Más allá del endémico régimen de ausencias que rodean al insomnio hay una forma diáfana, sin norma, que se demora para escapar a la desidia del lógos y a un coro de sombras anémicas; una forma sonámbula, reciente, paraliza a la razón, porque la vida sensible transgrede la falacia y la virtud. Sólo los sentidos pueden apresar el instante eterno entre la vigilia pavorosa de lo infecundo que se extingue y el dulce sueño que repudia. En el tibio compás de la sensibilidad se insinúa una luz onírica, destello de morphè theoû sobre un flujo constante de apariencia.
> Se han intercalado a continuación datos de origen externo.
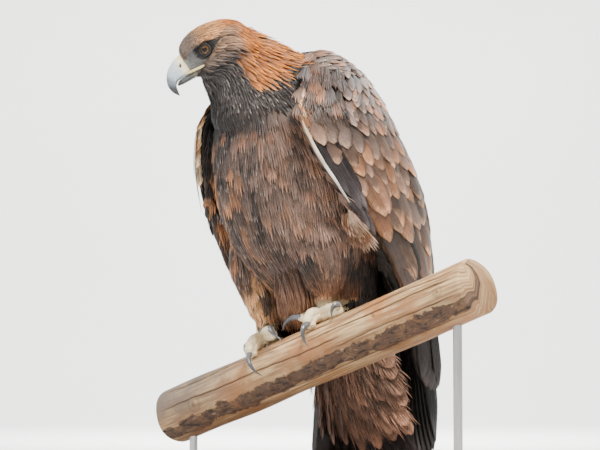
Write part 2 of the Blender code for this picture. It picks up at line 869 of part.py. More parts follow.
def tube(path, radii, sides=8):
    """A tapering tube along a path, closed at both ends."""
    path = [np.array(p, float) for p in path]
    rings = []
    guide = None
    for k, (point, radius) in enumerate(zip(path, radii)):
        ahead = path[min(k + 1, len(path) - 1)]
        behind = path[max(k - 1, 0)]
        way = unit(ahead - behind)
        if guide is None:
            guide = np.array([0.0, 0.0, 1.0]) if abs(way[2]) < 0.9 else np.array([1.0, 0.0, 0.0])
        first = unit(np.cross(way, guide))
        second = unit(np.cross(first, way))
        guide = second
        rings.append([
            point + radius * (math.cos(a) * first + math.sin(a) * second)
            for a in [2 * math.pi * i / sides for i in range(sides)]
        ])
    return loft(rings)


FEET_ALONG = {1: 6.8, -1: -5.6}
FOOT_TURN = -4.0
TOES = ("inner", "middle", "outer", "hind")
# Each toe's end along and round the log, its arch, its end's height and its radius; then how far its
# claw goes along and round the log, how high it arches and how high its tip is
TOE_SHAPES = {
    (1, "inner"): (-2.4, 18.0, 1.6, 1.9, 0.78, -4.2, 5.0, 0.7, 1.2),
    (1, "middle"): (0.4, 43.0, 1.6, 1.1, 0.76, 0.0, 43.0, 0.75, 0.16),
    (1, "outer"): (5.6, 20.0, 1.3, 1.3, 0.66, -0.8, 22.0, 0.6, 0.16),
    (1, "hind"): (-0.6, -62.0, 1.2, 1.05, 0.84, -0.3, -47.0, 0.8, 0.16),
    (-1, "inner"): (4.4, 28.0, 1.9, 2.2, 0.78, 3.2, 28.0, 0.5, 0.9),
    (-1, "middle"): (0.4, 56.0, 1.6, 1.1, 0.76, 1.7, 45.0, 0.75, 0.16),
    (-1, "outer"): (-2.4, 14.0, 1.2, 1.1, 0.66, 0.3, 24.0, 0.6, 0.16),
    (-1, "hind"): (0.6, -62.0, 1.2, 1.05, 0.84, 0.3, -47.0, 0.8, 0.16),
}


def toe_path(side, toe):
    """Points of a toe, from the foot's middle to its end, then of its claw to the claw's tip."""
    ahead, turn, arch, end, radius, shift, bend, crest, tip = TOE_SHAPES[side, toe]
    foot = FEET_ALONG[side]
    toe_points = [
        on_log(foot, math.copysign(2.0, turn), 1.5),
        on_log(foot + 0.35 * ahead, 0.35 * turn, arch + 0.2),
        on_log(foot + 0.72 * ahead, 0.72 * turn, arch),
        on_log(foot + ahead, turn, end),
    ]
    claw_points = []
    for share in (0.0, 0.25, 0.5, 0.75, 1.0):
        height = end + 0.07 + (tip - end - 0.07) * share + crest * 4 * share * (1 - share)
        claw_points.append(on_log(foot + ahead + shift * share, turn + bend * share, height))
    return toe_points, claw_points, radius


def foot(side):
    pieces = []
    for toe in TOES:
        points, _, radius = toe_path(side, toe)
        keys = range(len(points))
        path = [cubic(keys, points, (len(points) - 1) * k / 6) for k in range(7)]
        radii = [radius * r for r in (1.15, 1.05, 0.92, 1.04, 0.9, 0.98, 0.72)]
        pieces.append(tube(path, radii, 7))
    pad = [on_log(FEET_ALONG[side], FOOT_TURN, above) for above in (0.5, 2.4)]
    pieces.append(tube(pad, [1.55, 1.3], 10))
    return pieces


def claw(side, toe, grow=0.0):
    """A curved claw that starts just beyond the end of its toe, or with grow its cutter."""
    _, points, radius = toe_path(side, toe)
    keys = range(len(points))
    path = [cubic(keys, points, (len(points) - 1) * k / 6) for k in range(7)]
    path[0] = path[0] - unit(path[1] - path[0]) * grow
    radii = [radius * 0.62 * (1 - (k / 6) ** 1.5 * 0.93) + grow for k in range(7)]
    return tube(path, radii, 6)


def log_core(grow=0.0, sides=16, levels=9):
    """The log, a little uneven, with its ends cut square."""
    axis, out = log_axes()
    rings = []
    for k in range(levels + 1):
        along = LOG_ENDS[0] + (LOG_ENDS[1] - LOG_ENDS[0]) * k / levels
        ring = []
        for i in range(sides):
            a = 2 * math.pi * i / sides
            wave = 0.07 * math.sin(3 * a + along * 0.21) + 0.05 * math.sin(5 * a - along * 0.33) - 0.07
            radius = LOG_RADIUS + LOG_TAPER * along + wave + grow
            ring.append(log_centre() + axis * along + radius * (math.cos(a) * out + math.sin(a) * FRONT))
        rings.append(ring)
    return loft(rings)


THIGH = (
    ((7.4, 2.4, 17.5), 3.6, 5.0),
    ((7.3, 1.2, 13.5), 4.5, 6.4),
    ((6.9, 0.4, 9.5), 4.3, 5.6),
    ((6.2, 0.6, 6.0), 3.4, 4.2),
    ((5.7, 0.8, 3.8), 2.7, 3.2),
)


def thigh_ring(side, station, grow, sides):
    """A level section of the thigh. Past its last station it goes on straight down."""
    last = len(THIGH) - 1
    rows = [[*centre, wide, deep] for centre, wide, deep in THIGH]
    x, y, z, wide, deep = cubic(range(last + 1), rows, min(station, last))
    z += FEET_ALONG[side] * math.tan(LOG_SLOPE) * min(station, last) / last
    z -= 2.2 * max(station - last, 0.0)
    turns = [2 * math.pi * i / sides for i in range(sides)]
    middle = np.array((side * x, y, z))
    return [middle + ((wide + grow) * math.cos(a), (deep + grow) * math.sin(a), 0.0) for a in turns]


def thigh(side, grow=0.0, sides=14, levels=6):
    """The feathered thigh, from the flank down to a loose cuff."""
    last = len(THIGH) - 1
    rings = [thigh_ring(side, last * k / levels, grow, sides) for k in range(levels + 1)]
    rings[-1] = [point - (0.0, 0.0, grow) for point in rings[-1]]
    return loft(rings)


def tarsus(side, grow=0.0):
    """The short feathered shank between the cuff and the toes."""
    foot_top = on_log(FEET_ALONG[side], FOOT_TURN, 1.9 - grow)
    rings = []
    for height, radius in ((5.5, 2.0), (2.6, 1.75), (0.0, 1.6)):
        rings.append([
            foot_top + ((radius + grow) * math.cos(a), (radius + grow) * math.sin(a), height)
            for a in [2 * math.pi * i / 12 for i in range(12)]
        ])
    return loft(rings)


# The stand


def base_board():
    """The stand's flat base, rounded at its corners and eased along its upper edge."""
    shape = bmesh.new()
    centre = (*STAND_CENTRE, BASE_THICKNESS / 2 - PERCH_HEIGHT)
    stretch = Matrix.Diagonal([side * CM for side in (*BASE_SIZE, BASE_THICKNESS)]).to_4x4()
    place = Matrix.Translation(into_part(centre)) @ stretch
    bmesh.ops.create_cube(shape, size=1.0, matrix=place)
    upright = [e for e in shape.edges if abs(e.verts[0].co.z - e.verts[1].co.z) > CM]
    bmesh.ops.bevel(shape, geom=upright, offset=BASE_CORNER * CM, segments=5, affect="EDGES", profile=0.5)
    top = max(v.co.z for v in shape.verts)
    rim = [e for e in shape.edges if min(v.co.z for v in e.verts) > top - 0.1 * CM]
    bmesh.ops.bevel(shape, geom=rim, offset=BASE_EASING * CM, segments=1, affect="EDGES", profile=0.5)
    return finished(shape)


def rod(along):
    """A rod from the board up into the log, which then cuts it."""
    x = along * log_axes()[0][0] + log_centre()[0]
    low = BASE_THICKNESS - PERCH_HEIGHT + GAP
    high = on_log(along, 180.0, 0.0)[2] + ROD_INSIDE
    return upright_rod((x, 0.0, (low + high) / 2), high - low, ROD_RADIUS)


# Feathers laid along a ringed form, such as the hackles of the neck


def ring_vane(ring_at, start, reach, turn, width, lift, thick=0.08):
    """A lance-shaped feather from one ring towards a later one, at a share of the way round."""
    sides = 72
    rows, normals = [], []
    for share, wide, height in ((0.0, 0.6, -0.35), (0.5, 1.0, 0.7 * lift), (1.0, 0.22, lift)):
        place = start + reach * share
        ring = ring_at(place, sides)
        i = int(round(turn * sides)) % sides
        over = unit(ring[(i + 1) % sides] - ring[i - 1])
        ahead = ring_at(place + 0.03, sides)[i] - ring_at(place - 0.03, sides)[i]
        normal = unit(np.cross(over, ahead))
        middle = (ring[0] + ring[sides // 2]) / 2
        if np.dot(normal, ring[i] - middle) < 0:
            normal = -normal
        point = ring[i] + normal * height
        rows.append([point + over * width * wide / 2, point - over * width * wide / 2])
        normals.append(normal)
    return vane(rows, normals, [thick] * len(rows))


def hackles(noise):
    """Rows of hackles over the nape and down both sides of the neck."""
    pieces = []
    rows = ((0.05, 6, 1.05, 2.6), (0.75, 6, 1.0, 2.9), (1.45, 6, 0.9, 3.2), (1.95, 6, 0.75, 3.3))
    for k, (start, count, reach, width) in enumerate(rows):
        for i in range(count):
            turn = 0.25 + (0.66 if k < 3 else 0.52) * ((i + 0.5 + 0.25 * (-1) ** k) / count - 0.5)
            lift = 0.34 + noise.uniform(-0.03, 0.03)
            long = reach * noise.uniform(0.9, 1.1)
            pieces.append(ring_vane(lambda p, n: neck_ring(p, 0.0, n), start, long, turn, width, lift))
    return pieces


def cuff_feathers(side, noise):
    """The loose lower edge of the thigh's feathering."""
    pieces = []
    for i in range(8):
        reach = noise.uniform(1.3, 1.6)
        pieces.append(ring_vane(lambda p, n: thigh_ring(side, p, 0.0, n), 2.9, reach, i / 8, 1.9, 0.16))
    return pieces


def main():
    clear_scene()
    parts = new_collection("golden eagle on a log")
    noise = random.Random(11)
    plumage = material("brown plumage", (0.16, 0.085, 0.05), 0.75)
    golden = material("golden hackles", (0.55, 0.27, 0.09), 0.7)
    dark = material("dark flight feathers", (0.035, 0.026, 0.024), 0.55)
    horn = material("grey horn", (0.12, 0.13, 0.14), 0.25)
    skin = material("yellow skin", (0.75, 0.62, 0.33), 0.5)
    iris = material("brown eye", (0.16, 0.09, 0.04), 0.05)
    wood = material("peeled log", (0.62, 0.44, 0.27), 0.8)
    board = material("dark stained board", (0.09, 0.05, 0.03), 0.45)
    steel = material("steel rod", (0.5, 0.5, 0.5), 0.3, 1.0)

    node("torso", [trunk()], plumage, parts)
    node("neck", [neck_core(), *hackles(noise)], golden, parts, [trunk(GAP), head_core(GAP), jaw_piece(GAP)])
    sockets = [ball(eye_centre(s), eye_axis(s), EYE_RADIUS + GAP) for s in (1, -1)]
    sockets += [eye_room(1), eye_room(-1)]
    skull = [head_core(), brow(1), brow(-1), lids(1), lids(-1)]
    node("head", skull, golden, parts, [*sockets, bill_piece(0.0, CERE_END - 0.1, 2, GAP), jaw_piece(GAP)])
    for side, word in ((1, "left"), (-1, "right")):
        node(f"eye_{word}", [ball(eye_centre(side), eye_axis(side), EYE_RADIUS)], iris, parts)
    behind_cere = head_box((HEAD_FRONT - 0.5, HEAD_FRONT), (-4.0, 4.0), (-3.0, 3.0))
    node("cere", [bill_piece(0.0, CERE_END, 3)], skin, parts, [nostril(1), nostril(-1), behind_cere])
    node("bill_upper", [bill_piece(CERE_END + GAP, BILL_END, 8)], horn, parts)
    node("bill_lower", [jaw_piece()], horn, parts)

    for side, word in ((1, "left"), (-1, "right")):
        shoulder = wing_shell(side, SHOULDER_SPLIT, WING_TOP, lambda z: SHOULDER_THICKNESS, levels=6, steps=7)
        pieces = [shoulder, *shoulder_feathers(side, noise)]
        node(f"wing_{word}_shoulder", pieces, plumage, parts, [trunk(GAP), neck_core(HACKLE_ROOM)])
        coverts = wing_shell(side, COVERTS_SPLIT, SHOULDER_SPLIT - GAP, body_thickness, levels=4, steps=8)
        pieces = [coverts, *covert_feathers(side, noise), *alula_feathers(side)]
        cutters = [trunk(GAP), neck_core(GAP), thigh(side, GAP), primary_room(side)]
        node(f"wing_{word}_coverts", pieces, plumage, parts, cutters)
        node(f"wing_{word}_secondaries", secondaries(side), dark, parts)
        node(f"wing_{word}_primaries", primaries(side), dark, parts)
        node(f"thigh_{word}", [thigh(side), *cuff_feathers(side, noise)], plumage, parts, [trunk(GAP)])
        node(f"tarsus_{word}", [tarsus(side)], plumage, parts, [thigh(side, GAP), trunk(GAP)])
        cutters = [thigh(side, CUFF_ROOM), tarsus(side, GAP), log_core(GAP)]
        cutters += [claw(side, toe, GAP) for toe in TOES]
        node(f"foot_{word}", foot(side), skin, parts, cutters)
        for toe in TOES:
            node(f"claw_{word}_{toe}", [claw(side, toe)], horn, parts)

    node("tail_feathers", tail_feathers(), dark, parts)
    node("undertail_coverts", undertail_coverts(), plumage, parts)
    node("uppertail_coverts", uppertail_coverts(), plumage, parts)
    node("perch_log", [log_core()], wood, parts)
    node("stand_base", [base_board()], board, parts)
    for along, word in zip(ROD_PLACES, ("low", "high")):
        node(f"stand_rod_{word}", [rod(along)], steel, parts, [log_core(GAP)])


main()
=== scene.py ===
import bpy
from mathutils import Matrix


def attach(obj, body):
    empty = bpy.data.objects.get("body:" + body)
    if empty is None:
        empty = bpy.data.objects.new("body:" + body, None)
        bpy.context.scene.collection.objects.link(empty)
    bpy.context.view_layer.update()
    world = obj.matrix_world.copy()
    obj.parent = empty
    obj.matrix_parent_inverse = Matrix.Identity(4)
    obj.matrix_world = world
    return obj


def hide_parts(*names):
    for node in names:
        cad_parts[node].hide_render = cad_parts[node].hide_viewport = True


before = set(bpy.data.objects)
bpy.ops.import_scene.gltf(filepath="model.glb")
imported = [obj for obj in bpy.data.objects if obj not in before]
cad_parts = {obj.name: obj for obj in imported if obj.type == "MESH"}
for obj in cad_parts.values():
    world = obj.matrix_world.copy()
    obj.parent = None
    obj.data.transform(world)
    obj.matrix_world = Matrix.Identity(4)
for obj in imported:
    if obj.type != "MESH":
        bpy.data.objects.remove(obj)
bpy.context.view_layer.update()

import itertools
import math

import bmesh
import bpy
import numpy as np
from mathutils import Vector
from mathutils.bvhtree import BVHTree

# Shapes are worked out in bird coordinates: centimetres from the top of the log midway between
# the feet, X to the bird's left, Y behind it, Z up. They are turned into metres as meshes are made.
CM = 0.01
PERCH_HEIGHT = 27.0
STAND_CENTRE = (4.5, 4.0)
UP = np.array([0.0, 0.0, 1.0])
SIDES = (1, -1)
SIDE_WORDS = ((1, "left"), (-1, "right"))
rng = np.random.default_rng(20)


def unit(vectors):
    return vectors / (np.linalg.norm(vectors, axis=-1, keepdims=True) + 1e-12)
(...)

El elemento sacro es apenas reminiscencia, el Er-innerung presentido de un fondo intangible sobre el que se dibujan regiones cósmicas irresueltas, mientras permanece más allá del mal y sus manos casi humanas, apagadas, vacías de ternura, cruzando sin sonido todos los umbrales como si no existieran puertas, piedras, llanas lágrimas, lívidas criaturas que el mundo cubre de rubor; como si buscasen lo que no puede tocarse, cansadas de aplicarse a la corteza muda, cansadas de echar oscuridad y herrumbre sobre ojos desnudos, sobre labios y latidos saliendo de la noche dura.
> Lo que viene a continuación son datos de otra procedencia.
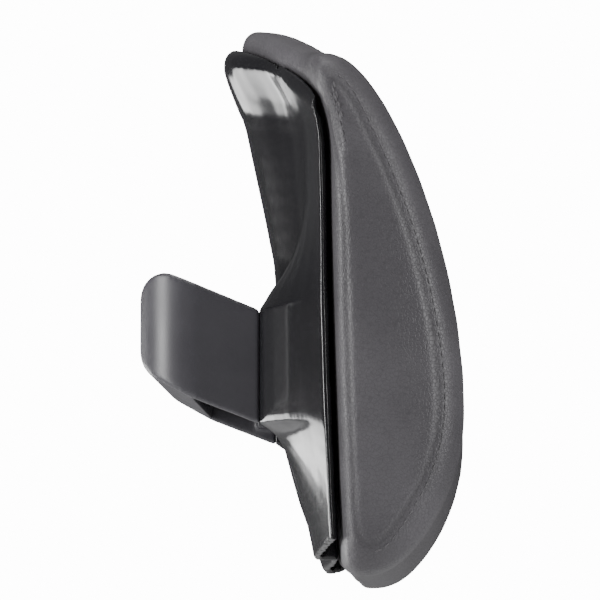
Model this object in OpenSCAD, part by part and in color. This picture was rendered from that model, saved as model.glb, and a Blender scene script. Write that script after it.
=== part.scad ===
// Chair headrest attachment: leather cushion, moulded rear shell with two arms, and a clamp band
// that passes behind the upper post of a chair's backrest. Millimetres, +Z up, the cushion faces -Y.
// The origin is the middle of the post channel, at the height of the clamp band.

/* [Cushion] */
// Overall width of the cushion
cushion_w = 300; // [280:2:320]
// Height of the cushion's top edge at mid-width
crown_z = 151; // [146:1:156]
// Height of the cushion's top edge at its two ends
wing_top_z = 123; // [120:1:125]
// Bottom edge at mid-width
crown_bottom_z = -91; // [-94:1:-88]
// Bottom edge at the two ends
wing_bottom_z = -97; // [-100:1:-96]
// Foremost point of the neck bulge at the two ends
wing_bulge_y = -100.5; // [-103:0.5:-96]
// Foremost point of the neck bulge at mid-width
crown_bulge_y = -86; // [-92:0.5:-80]
// Leather thickness
leather_t = 1.5; // [1:0.1:1.8]
// Thickness of the moulded support board
board_t = 8; // [6:0.5:9]

/* [Shell] */
// Wall thickness of the rear shell
shell_t = 3; // [2.5:0.1:3.2]
// Height of the hood's top edge at mid-width
hood_z = 141; // [138:1:142]
// Farthest point of the hood behind the post's centre plane
hood_y = 5; // [3:0.5:6]
// Half width between the inner faces of the arms
arm_inner_x = 84.5; // [84.5:0.1:84.8]

/* [Post channel] */
// Depth of the chair post that the clamp fits
post_d = 31; // [30:0.5:31.5]

/* [Clamp band] */
// Half width of the band over its outer faces
band_x = 90; // [90:0.5:91]
// Wall thickness of the band
band_t = 5; // [4.9:0.1:5]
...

Ese fondo, la naturaleza de divina belleza que llama hacia sí a los rostros insepultos, duerme bajo la breña, común a sujeto y objeto, atenuante de su confrontación como co-pertenencia. Es lo sagrado, embozado en la niebla primordial, anterior a todo ser y a todo obrar. Anterior a lo divino.
Derruidas las iglesias, derribadas mezquitas, sinagogas y templos, ruinosos santuarios de culto a la diosa razón que intenta confinar lo sagrado, atrapando a los espíritus que vagan escondidos en la luz, libres de las edades del mundo, acaece el despliegue panteísta de lo dañado: lo sagrado (das Heil’ge, das am Herzen mir liegt), esparcido en sordas cavidades, aguardando el "vigor mendigo" de otras auras malignas.
Sobre esa tierra derramó Safo su canto nupcial, la estrofa sáfica hirió los dedos rosados de Ἕως, el ritmo íntimo de la súplica que invoca a la diosa vacua, el de un yo autómata y su danza maquinal sobre el tiempo de los anhelos cuando el océano (una espalda oscura, un impulso ciego que levanta estrellas macilentas) no anuncia más que a la noche inundando por dentro, pudriéndonos, arañando con su guadaña la edad que nos aguarda:
παῖ Δίος, δολόπλοκε, λίσσομαί σε μή μ᾽ἄσαισι μήτ᾽ὀνίαισι δάμνα, πότνια, θῦμον [...] ἔλθε μοι καὶ νῦν, χαλεπᾶν δὲ λῦσον ἐκ μερίμναν ὄσσα δέ μοι τέλεσσαι θῦμος ἰμμέρρει τέλεσον, σὐ δ᾽αὔτα σύμμαχος ἔσσο.
Sobre esa pálida tierra, Leopardi repasó las fechas de su dolor:
"Caído el velo indigno, desnuda el alma bajará al Averno, y el crudo fallo enmendará del ciego dispensador de eventos [...] Los alegres días de juventud rápidos pasan. Quedan los males, la vejez, la sombra de la gélida muerte. Así, de tantos gratos errores y esperados aplausos, resta el Tártaro".
Murió el engaño, los frágiles dones se hundieron en la sangre. El ansia ha muerto. Descansa, corazón ... "Reposa ya. Bastante palpitaste".